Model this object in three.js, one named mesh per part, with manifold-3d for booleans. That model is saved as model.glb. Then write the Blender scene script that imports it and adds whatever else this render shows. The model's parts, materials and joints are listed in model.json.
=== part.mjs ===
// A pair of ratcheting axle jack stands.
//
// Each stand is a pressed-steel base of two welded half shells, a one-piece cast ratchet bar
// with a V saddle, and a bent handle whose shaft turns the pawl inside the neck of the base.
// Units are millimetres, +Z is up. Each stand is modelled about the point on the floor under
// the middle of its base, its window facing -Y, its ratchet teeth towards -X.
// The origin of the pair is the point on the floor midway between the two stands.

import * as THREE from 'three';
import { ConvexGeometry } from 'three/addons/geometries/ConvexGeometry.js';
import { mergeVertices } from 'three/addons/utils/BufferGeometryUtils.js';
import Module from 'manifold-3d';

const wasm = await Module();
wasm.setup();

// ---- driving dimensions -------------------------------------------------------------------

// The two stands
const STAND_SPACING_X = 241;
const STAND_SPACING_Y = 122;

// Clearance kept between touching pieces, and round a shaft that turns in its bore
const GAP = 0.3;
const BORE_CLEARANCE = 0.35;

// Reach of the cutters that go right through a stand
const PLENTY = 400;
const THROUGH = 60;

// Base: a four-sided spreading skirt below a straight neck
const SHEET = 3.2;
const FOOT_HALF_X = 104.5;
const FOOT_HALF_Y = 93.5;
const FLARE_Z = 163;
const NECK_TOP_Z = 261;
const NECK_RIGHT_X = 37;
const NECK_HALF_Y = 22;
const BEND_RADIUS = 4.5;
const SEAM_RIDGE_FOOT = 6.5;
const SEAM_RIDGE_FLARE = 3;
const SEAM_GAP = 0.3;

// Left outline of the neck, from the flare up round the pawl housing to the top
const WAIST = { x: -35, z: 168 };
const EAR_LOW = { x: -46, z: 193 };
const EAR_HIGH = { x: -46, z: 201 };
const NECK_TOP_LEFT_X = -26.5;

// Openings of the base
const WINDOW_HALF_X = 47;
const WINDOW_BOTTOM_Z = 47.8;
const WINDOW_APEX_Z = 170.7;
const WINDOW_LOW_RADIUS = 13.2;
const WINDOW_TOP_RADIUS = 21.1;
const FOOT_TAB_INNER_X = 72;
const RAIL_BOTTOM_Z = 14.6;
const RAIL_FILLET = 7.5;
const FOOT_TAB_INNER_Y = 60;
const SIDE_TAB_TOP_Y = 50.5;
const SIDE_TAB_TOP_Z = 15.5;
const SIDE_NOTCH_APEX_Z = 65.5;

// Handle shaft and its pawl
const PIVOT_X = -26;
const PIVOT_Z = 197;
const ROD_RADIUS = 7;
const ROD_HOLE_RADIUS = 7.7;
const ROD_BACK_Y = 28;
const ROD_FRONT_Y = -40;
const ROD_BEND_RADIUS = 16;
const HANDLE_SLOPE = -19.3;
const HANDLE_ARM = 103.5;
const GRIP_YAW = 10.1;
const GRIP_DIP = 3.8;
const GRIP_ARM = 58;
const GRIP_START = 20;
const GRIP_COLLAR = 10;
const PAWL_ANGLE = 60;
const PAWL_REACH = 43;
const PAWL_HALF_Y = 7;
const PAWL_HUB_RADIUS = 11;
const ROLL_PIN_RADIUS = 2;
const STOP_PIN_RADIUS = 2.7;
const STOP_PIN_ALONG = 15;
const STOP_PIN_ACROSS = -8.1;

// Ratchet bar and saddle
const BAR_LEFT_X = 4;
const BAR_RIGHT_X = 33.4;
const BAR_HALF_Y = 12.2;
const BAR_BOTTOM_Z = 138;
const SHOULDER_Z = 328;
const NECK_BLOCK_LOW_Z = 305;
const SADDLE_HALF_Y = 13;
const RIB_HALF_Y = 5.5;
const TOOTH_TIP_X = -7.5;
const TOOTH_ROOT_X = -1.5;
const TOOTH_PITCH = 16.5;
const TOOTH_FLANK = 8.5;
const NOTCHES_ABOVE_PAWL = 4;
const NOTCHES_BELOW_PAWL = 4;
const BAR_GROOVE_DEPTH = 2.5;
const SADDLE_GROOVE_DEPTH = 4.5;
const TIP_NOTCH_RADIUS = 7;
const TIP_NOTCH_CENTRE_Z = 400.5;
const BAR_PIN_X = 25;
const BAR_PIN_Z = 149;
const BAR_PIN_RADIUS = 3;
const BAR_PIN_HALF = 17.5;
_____
* Exercise brief *
Look over the listing above. Pick out and copy every line that includes "part".

* Answer to the task *
Model this object in three.js, one named mesh per part, with manifold-3d for booleans. That model is saved as model.glb. Then write the Blender scene script that imports it and adds whatever else this render shows. The model's parts, materials and joints are listed in model.json.
=== part.mjs ===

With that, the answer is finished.